Stop your frustration and if you insist on keeping it and not throwing it in the trash where it belongs use it as a manual turntable and simply us logn enough wires to make a singe 359 degree spin. That means don't go all the way around multiple times make one almost complete revolution and then go back the other way. You ever hear of the old expression you can't make a silk pure out of a sows ear well that applies to that kit turntable. It's complete and utter junk. I found this out after giving up after getting 4 driver gears from Walthers and having them all brake. the method with the two wipers contacting the brass pieces on the shaft is total bush league engineering. I know the built up one is a lot of money but at he $45 or so dollar they get for the kit your a couple of hundred shy on a built up that has a dependable drive system and an indexing system and a reliable bridge. If you search the ent I am sure there are sales on those things or maybe find one used some where.
Sorry to sound like a killjoy but I hate throwing good money after bad and thats what I did with that piece of junk, if you choose to do the same thats up to you. Check out CMR's 90' T/T it's $163.00 I have built theirs and it's a great kit well made and well engineered.
Walthers posts the 90" turntable instruction sheet on line on their website. #933-2840. Good place to start. Look under technical resources..
I am jerry rigging the wiring to suit my needs. This is actually going to be my first layout section wired for DCC. I am still working on the conversion.
Allegheny2-6-6-6 Trust me when I tell you this! Stop your frustration and if you insist on keeping it and not throwing it in the trash where it belongs use it as a manual turntable and simply us logn enough wires to make a singe 359 degree spin. That means don't go all the way around multiple times make one almost complete revolution and then go back the other way.
Stop your frustration and if you insist on keeping it and not throwing it in the trash where it belongs use it as a manual turntable and simply us logn enough wires to make a singe 359 degree spin.
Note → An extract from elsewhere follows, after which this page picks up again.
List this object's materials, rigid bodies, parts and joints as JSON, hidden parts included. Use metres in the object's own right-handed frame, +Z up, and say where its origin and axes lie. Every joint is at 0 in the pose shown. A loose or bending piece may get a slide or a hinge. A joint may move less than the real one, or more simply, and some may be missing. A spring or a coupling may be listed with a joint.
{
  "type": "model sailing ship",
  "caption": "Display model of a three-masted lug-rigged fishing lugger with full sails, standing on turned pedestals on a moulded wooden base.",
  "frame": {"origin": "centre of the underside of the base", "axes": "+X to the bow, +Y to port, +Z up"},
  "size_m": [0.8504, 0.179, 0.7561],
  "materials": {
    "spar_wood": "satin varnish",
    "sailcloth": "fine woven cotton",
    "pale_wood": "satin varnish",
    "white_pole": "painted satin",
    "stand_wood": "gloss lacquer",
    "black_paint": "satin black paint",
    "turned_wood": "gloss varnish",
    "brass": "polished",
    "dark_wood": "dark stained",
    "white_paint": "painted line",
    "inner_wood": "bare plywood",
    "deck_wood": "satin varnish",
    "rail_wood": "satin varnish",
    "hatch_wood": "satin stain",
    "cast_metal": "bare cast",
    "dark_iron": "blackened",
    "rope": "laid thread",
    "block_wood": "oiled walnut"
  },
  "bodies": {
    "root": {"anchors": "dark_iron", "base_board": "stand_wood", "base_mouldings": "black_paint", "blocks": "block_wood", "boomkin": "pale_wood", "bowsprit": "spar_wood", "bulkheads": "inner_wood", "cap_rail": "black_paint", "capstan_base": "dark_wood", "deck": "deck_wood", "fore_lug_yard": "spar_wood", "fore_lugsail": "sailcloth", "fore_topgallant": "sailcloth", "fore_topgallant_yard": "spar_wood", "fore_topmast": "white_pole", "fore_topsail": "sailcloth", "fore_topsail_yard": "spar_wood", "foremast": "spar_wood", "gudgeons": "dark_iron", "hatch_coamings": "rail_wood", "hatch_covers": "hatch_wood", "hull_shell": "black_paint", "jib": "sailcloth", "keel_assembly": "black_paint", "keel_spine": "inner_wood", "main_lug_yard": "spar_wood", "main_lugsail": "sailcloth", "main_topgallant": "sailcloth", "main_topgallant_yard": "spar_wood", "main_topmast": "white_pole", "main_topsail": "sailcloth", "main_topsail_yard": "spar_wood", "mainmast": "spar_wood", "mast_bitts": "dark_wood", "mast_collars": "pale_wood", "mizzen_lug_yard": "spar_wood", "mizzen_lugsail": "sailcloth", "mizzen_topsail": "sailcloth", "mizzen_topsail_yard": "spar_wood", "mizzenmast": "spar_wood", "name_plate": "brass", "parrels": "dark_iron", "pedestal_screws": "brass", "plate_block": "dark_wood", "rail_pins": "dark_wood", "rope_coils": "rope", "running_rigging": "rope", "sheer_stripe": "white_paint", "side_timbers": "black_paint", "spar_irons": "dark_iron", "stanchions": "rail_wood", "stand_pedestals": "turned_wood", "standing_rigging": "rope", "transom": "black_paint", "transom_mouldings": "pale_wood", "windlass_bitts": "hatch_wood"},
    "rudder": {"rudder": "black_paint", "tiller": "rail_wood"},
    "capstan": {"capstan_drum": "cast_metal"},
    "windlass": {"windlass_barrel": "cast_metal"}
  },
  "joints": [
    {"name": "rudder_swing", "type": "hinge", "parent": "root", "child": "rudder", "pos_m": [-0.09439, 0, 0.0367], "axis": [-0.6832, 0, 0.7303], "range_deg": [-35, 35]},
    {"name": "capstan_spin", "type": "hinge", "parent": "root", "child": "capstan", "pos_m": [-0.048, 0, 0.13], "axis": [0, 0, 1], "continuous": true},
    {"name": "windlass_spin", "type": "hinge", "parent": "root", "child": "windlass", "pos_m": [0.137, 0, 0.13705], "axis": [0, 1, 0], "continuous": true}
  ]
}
That means don't go all the way around multiple times make one almost complete revolution and then go back the other way.
I actually took this a little farther. I just installed this TT on my branchline and it's sole function is to turn the steam loco end for end so it can make the return trip. It has a single lead track and no roundhouse or stall tracks to service. Therefore, I don't even need 360 degree operation. 180 degrees is sufficient which is good because the TT only operates about 200 degrees. The loco enters the TT and I rotate the bridge 180 degrees counter clockwise and the loco exits. Next time I rotate it 180 degrees clockwise. I use the operator's shack to keep straight which way to rotate it. I always rotate the shack inward away from the aisle. I can actually use the motor for this limited operation. Operating this way means I don't need to use the wipers. I ran the wires directly from the bridge to the connection with my auto reverser.
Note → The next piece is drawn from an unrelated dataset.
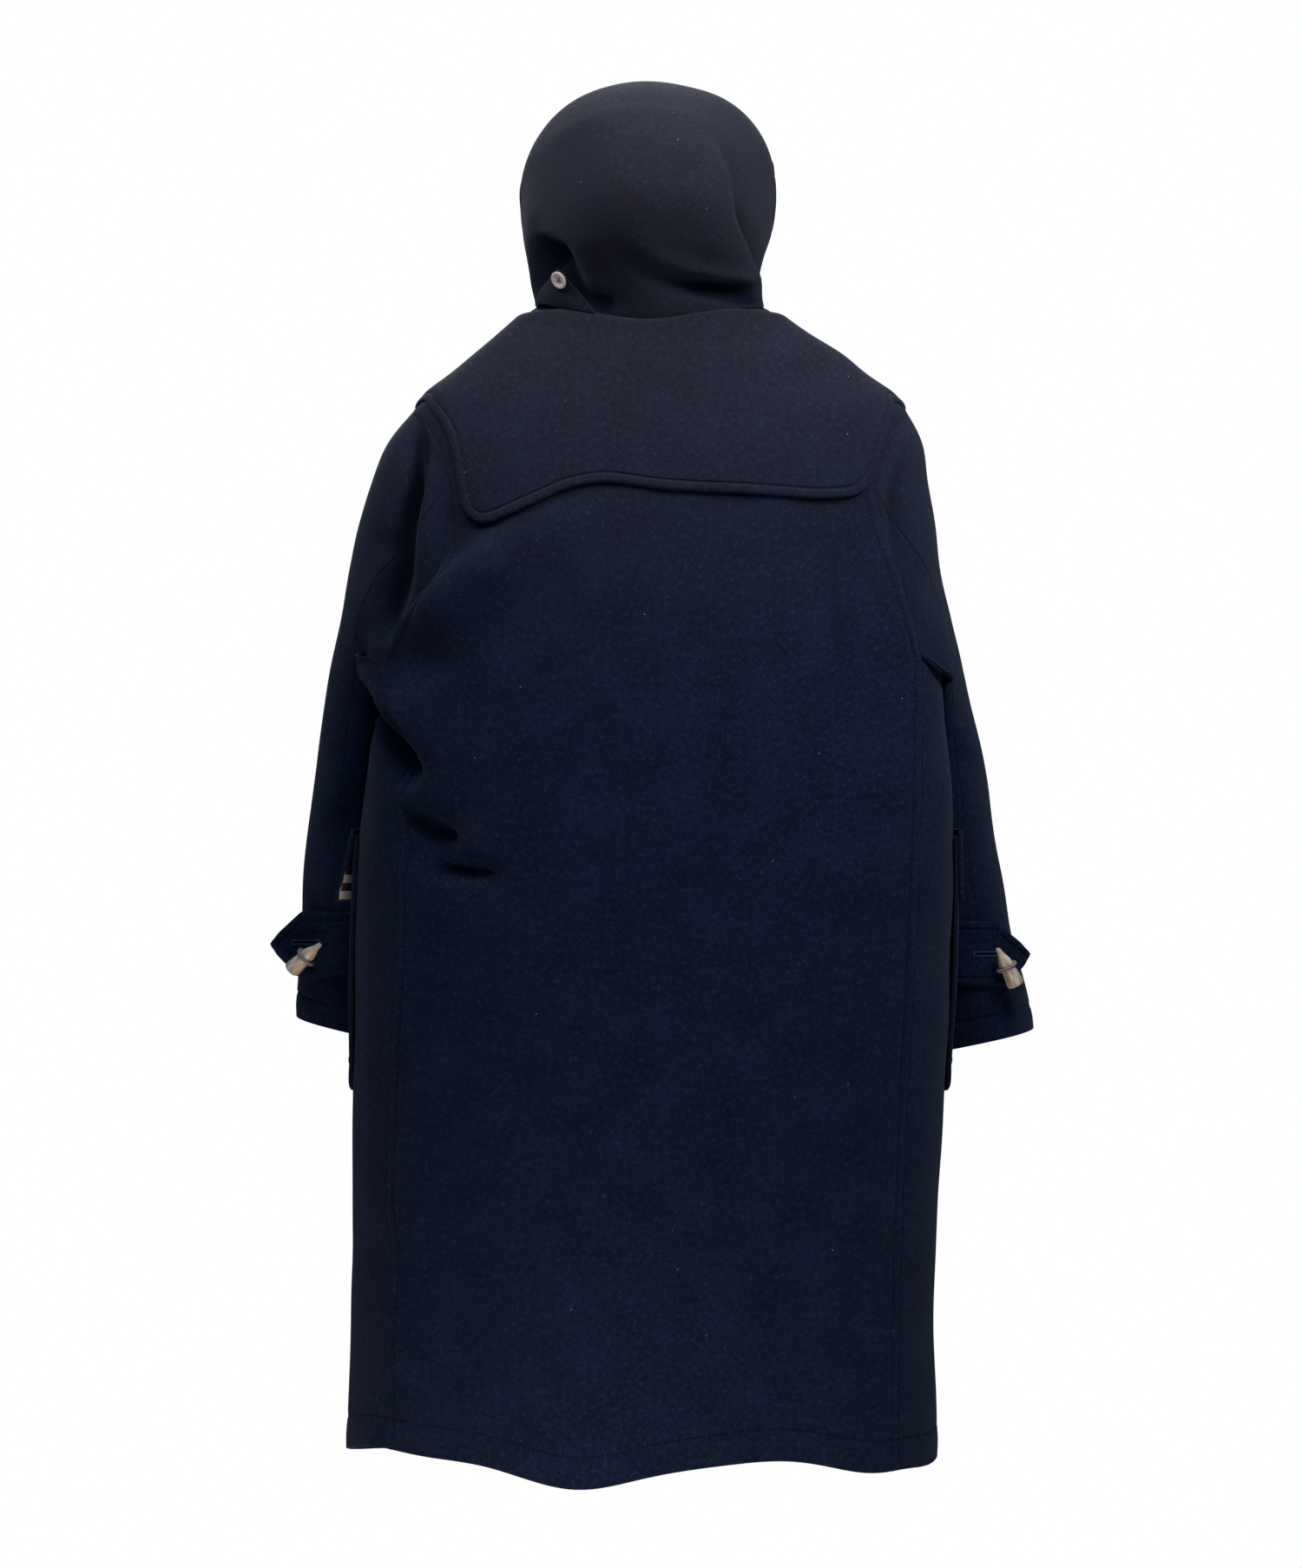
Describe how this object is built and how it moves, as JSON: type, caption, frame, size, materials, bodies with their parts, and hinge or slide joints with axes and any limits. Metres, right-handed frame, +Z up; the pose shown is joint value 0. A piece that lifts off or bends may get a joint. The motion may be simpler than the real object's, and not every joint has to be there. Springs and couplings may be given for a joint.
{
  "type": "duffle coat",
  "caption": "Long hooded wool duffle coat in a worn, open hollow form, with a shoulder yoke, patch pockets, strapped cuffs and horn toggles.",
  "frame": {"origin": "middle of the neck, on the line between the two points where the shoulders meet the hood", "axes": "+Z up, the wearer faces -Y, the wearer's left is +X"},
  "size_m": [0.7142, 0.3502, 1.3101],
  "materials": {
    "back_wool": "heavy melton wool with a fine steep twill and a short nap",
    "front_left_wool": "heavy melton wool with a fine steep twill and a short nap",
    "front_right_wool": "heavy melton wool with a fine steep twill and a short nap",
    "yoke_wool": "heavy melton wool with a fine steep twill and a short nap",
    "hood_wool": "heavy melton wool with a fine steep twill and a short nap",
    "hood_tab_wool": "heavy melton wool with a fine steep twill and a short nap",
    "hood_button_horn": "polished horn, satin",
    "sleeve_top_left_wool": "heavy melton wool with a fine steep twill and a short nap",
    "sleeve_top_right_wool": "heavy melton wool with a fine steep twill and a short nap",
    "sleeve_under_left_wool": "heavy melton wool with a fine steep twill and a short nap",
    "sleeve_under_right_wool": "heavy melton wool with a fine steep twill and a short nap",
    "pocket_left_wool": "heavy melton wool with a fine steep twill and a short nap",
    "pocket_right_wool": "heavy melton wool with a fine steep twill and a short nap",
    "pocket_flap_left_wool": "heavy melton wool with a fine steep twill and a short nap",
    "pocket_flap_right_wool": "heavy melton wool with a fine steep twill and a short nap",
    "cuff_strap_left_wool": "heavy melton wool with a fine steep twill and a short nap",
    "cuff_strap_right_wool": "heavy melton wool with a fine steep twill and a short nap",
    "cuff_toggle_left_horn": "polished horn, satin",
    "cuff_toggle_right_horn": "polished horn, satin",
    "cuff_toggle_left_cord_braid": "dark braided cord",
    "cuff_toggle_right_cord_braid": "dark braided cord",
    "front_patch_left_1_leather": "smooth dark leather",
    "front_patch_right_1_leather": "smooth dark leather",
    "front_loop_left_1_braid": "dark braided cord",
    "front_loop_right_1_braid": "dark braided cord",
    "front_toggle_1_horn": "polished horn, satin",
    "front_patch_left_2_leather": "smooth dark leather",
    "front_patch_right_2_leather": "smooth dark leather",
    "front_loop_left_2_braid": "dark braided cord",
    "front_loop_right_2_braid": "dark braided cord",
    "front_toggle_2_horn": "polished horn, satin",
    "front_patch_left_3_leather": "smooth dark leather",
    "front_patch_right_3_leather": "smooth dark leather",
    "front_loop_left_3_braid": "dark braided cord",
    "front_loop_right_3_braid": "dark braided cord",
    "front_toggle_3_horn": "polished horn, satin",
    "front_patch_left_4_leather": "smooth dark leather",
    "front_patch_right_4_leather": "smooth dark leather",
    "front_loop_left_4_braid": "dark braided cord",
    "front_loop_right_4_braid": "dark braided cord",
    "front_toggle_4_horn": "polished horn, satin"
  },
  "bodies": {
    "root": {"back": "back_wool", "front_left": "front_left_wool", "front_right": "front_right_wool", "yoke": "yoke_wool", "hood": "hood_wool", "hood_tab": "hood_tab_wool", "hood_button": "hood_button_horn", "sleeve_top_left": "sleeve_top_left_wool", "sleeve_top_right": "sleeve_top_right_wool", "sleeve_under_left": "sleeve_under_left_wool", "sleeve_under_right": "sleeve_under_right_wool", "pocket_left": "pocket_left_wool", "pocket_right": "pocket_right_wool", "pocket_flap_left": "pocket_flap_left_wool", "pocket_flap_right": "pocket_flap_right_wool", "cuff_strap_left": "cuff_strap_left_wool", "cuff_strap_right": "cuff_strap_right_wool", "cuff_toggle_left": "cuff_toggle_left_horn", "cuff_toggle_right": "cuff_toggle_right_horn", "cuff_toggle_left_cord": "cuff_toggle_left_cord_braid", "cuff_toggle_right_cord": "cuff_toggle_right_cord_braid", "front_patch_left_1": "front_patch_left_1_leather", "front_patch_right_1": "front_patch_right_1_leather", "front_loop_left_1": "front_loop_left_1_braid", "front_loop_right_1": "front_loop_right_1_braid", "front_toggle_1": "front_toggle_1_horn", "front_patch_left_2": "front_patch_left_2_leather", "front_patch_right_2": "front_patch_right_2_leather", "front_loop_left_2": "front_loop_left_2_braid", "front_loop_right_2": "front_loop_right_2_braid", "front_toggle_2": "front_toggle_2_horn", "front_patch_left_3": "front_patch_left_3_leather", "front_patch_right_3": "front_patch_right_3_leather", "front_loop_left_3": "front_loop_left_3_braid", "front_loop_right_3": "front_loop_right_3_braid", "front_toggle_3": "front_toggle_3_horn", "front_patch_left_4": "front_patch_left_4_leather", "front_patch_right_4": "front_patch_right_4_leather", "front_loop_left_4": "front_loop_left_4_braid", "front_loop_right_4": "front_loop_right_4_braid", "front_toggle_4": "front_toggle_4_horn"}
  },
  "joints": []
}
I have to agree that this TT is a piece of junk. If I needed it to service a roundhouse, I don't think this limited operation would be useful. I had heard all the horror stories about this TT before I built it and discovered that the stories were accurate. Fortunately for me, I don't need full operation and it suits my purpose. If you can get by with limited operation like this, you might be content with this TT. If you need it to be fully operational, I think it will be a source of frustration for you. I've never read about anyone who got this TT to work the way it is suppose to.
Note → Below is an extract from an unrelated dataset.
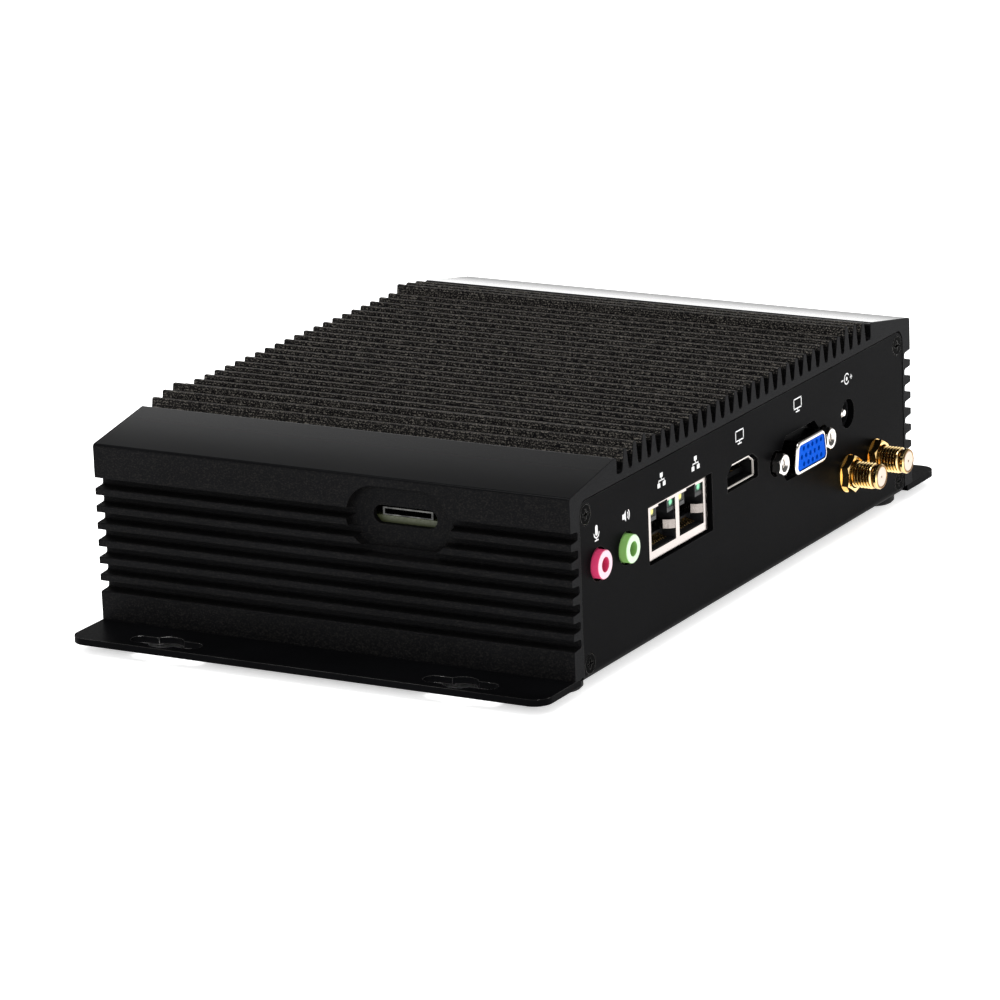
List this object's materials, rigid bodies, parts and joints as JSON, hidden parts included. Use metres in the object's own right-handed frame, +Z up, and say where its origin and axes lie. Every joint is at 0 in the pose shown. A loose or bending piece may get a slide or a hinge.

I had pretty decent results with this turntable, because I couldn't really afford a different one. It works fine and goes 360 for me. It can be done.
Search the forums and you'll find threads from others with what it takes to make it work ....with patience. As I recall the main things for me were to glue the styrene strips on the square seat underneath the pit to take out the wobble, file and round the ends of the bridge to be sure nothing touches the side wall as it goes around, use an extra washer on the shaft to take out wobble, bypass wiring the the pick up collars (but leave them on the shaft) and run long wires out a hole cut in the motor box to handle the rotation of the bridge. I found the latter was not an issue and the wires do not tangle as the bridge goes around. The extra washer also tightened up the parts on the shaft, so that the teeth on the big gear wheel stayed engaged as it rotated. I use an old DC train transformer to power it, have the power set to make it move easily and steadily but no faster, use a push button switch on a console to give it power, and a throw switch on the console to reverse the power for changing the direction the turntable is to move. All track is powered with DCC from the layout.
I worked on it at the work bench by setting the pit on a wood frame to lift it off the table top to clear for the stuff underneath. I got it all working there, and then dropped it into the hole on the layout when it was ready to go.
I use it to service a 2-stall service building, 4 storage or repair tracks, and two tracks in and out to the layout. The tracks are such that I seldom need to go 360 degrees and more. It is a poor design underneath. But it weathers nicely and is very realistic on top.
Some types are handymen and figure they can get anything to work no matter how hard. Others want it to come easier and quicker and go on to more modeling....which is ok too. This turntable is definitely for the former. If you have the money, you may want to bypass it. But the challenge was there, and fun, and successful in the end.
Hal
Thanks for the advise, but I have it set up good enough for now. When I get the money to convert to DCC, I'll buy an auto reverser and wire the TT tracks that way. For now, it's set up fine.
sparkyjay31If all else fails just think of it as an Armstrong turntable! Jay
Actually, this was Plan B if I hadn't been able to get the motorized unit working.